Here's a rundown of the Halloween Horror Nights 2013 mazes at Universal Studios Hollywood, from best to worst:
The Evil Dead: Book of the Dead maze managed to represent everything I've come to expect from Halloween Horror Nights -- well-conceived scenes, impeccably rendered sets, ghostly lighting and stellar special effects. I loved the bloody animatronic girl emerging from a basement trap door and the chain-saw-through-the-mouth gag was one of the most delightfully disgusting scenes of the evening.
Returning from last year, the revamped Walking Dead: No Safe Haven was probably the best maze of the night and easily the most crowded. Endless lines of people standing still in marquee spaces like Cell Block C completely ruined the experience. There's not much a "scareactor" can do to frighten you when you're watching him pull out and stuff back in his intestines over and over again because you're stuck standing in front of his prison cell.
Among the highlights: A sextet of animatronic zombies rushing toward visitors, an aquarium filled with floating zombie heads and soldier cut in half next to a military helicopter.
scare zone was more effective than the maze simply because the "walkers" had room to work and interact with visitors. Same goes for the "walkers" infesting the Bates Motel on the other side of the backlot, where I encountered some of the best in-your-face scares.
Black Sabbath: 13 3D, my most anticipated maze of the night, turned out to be a disappointing wasted opportunity. Rather than bring the band's biggest songs to life with themes of the occult, addiction and war, the black light maze proved to be little more than a bunch of neon painted rooms with random monsters and a vague soundtrack.
While the wildly disorienting 3-D effects were impressive at times, they had little connection to the band or its four decades of music. Last year's Alice Cooper maze worked because the singer was ingeniously turned into a recognizable monster that tracked you throughout the labyrinth.

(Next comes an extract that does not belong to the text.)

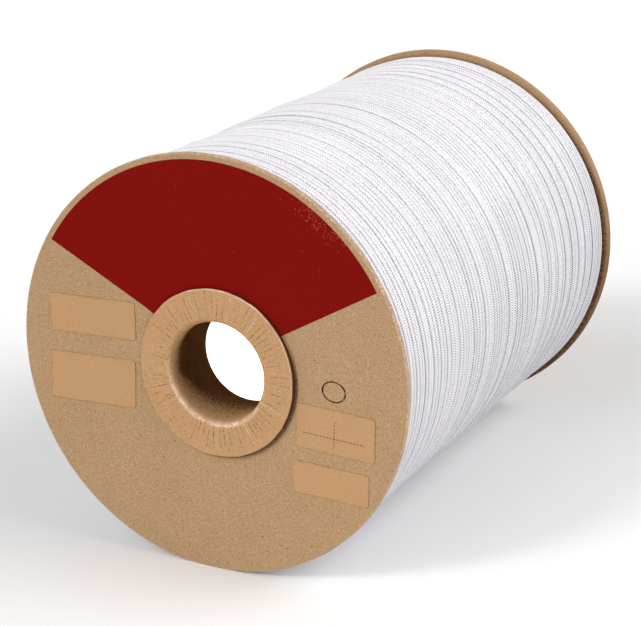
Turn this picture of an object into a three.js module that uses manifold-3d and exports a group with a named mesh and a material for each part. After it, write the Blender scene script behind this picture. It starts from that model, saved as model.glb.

The highlight of the night was watching Ozzy Osbourne and his Sabbath band mates walk through the maze on a private tour just before we entered. That made for a relatively uncrowded experience when we ultimately followed after the Prince of Darkness, but the plodding snail's pace had resumed by the time we exited as a two-hour line of people waited to enter.
El Cucuy: The Boogeyman maze turned out to be better than expected, even though it essentially reused last year's La Llorona maze. The simple story presented the boogeyman in his many freaky forms -- including a well-executed monster under the bed and a creepy pumpkinhead creature crying for help.
The Insidious: Into the Further maze, based on a supernatural horror film about a haunted family, lacked all the elements I've come to expect from a Horror Nights maze - distinctive scenes, a repeatable and readily identifiable villain and compelling back story.
Insidious offered little more than the occasional monster popping out of a door, emerging from behind a picture frame or mingling among stuffed dummies. Universal should be able to do better than that.
By now everybody knows Universal doesn't even bother trying with the year-round House of Horrors attraction during Horror Nights, as evidenced by the 10-minute line on an otherwise jam-packed evening.
Thanks to extremely low expectations, this year's Universal Monster Remix: Resurrection maze proved better than expected. A bit of a hold-up before entering created enough buffer space throughout the maze to give the "scareactors" room to operate.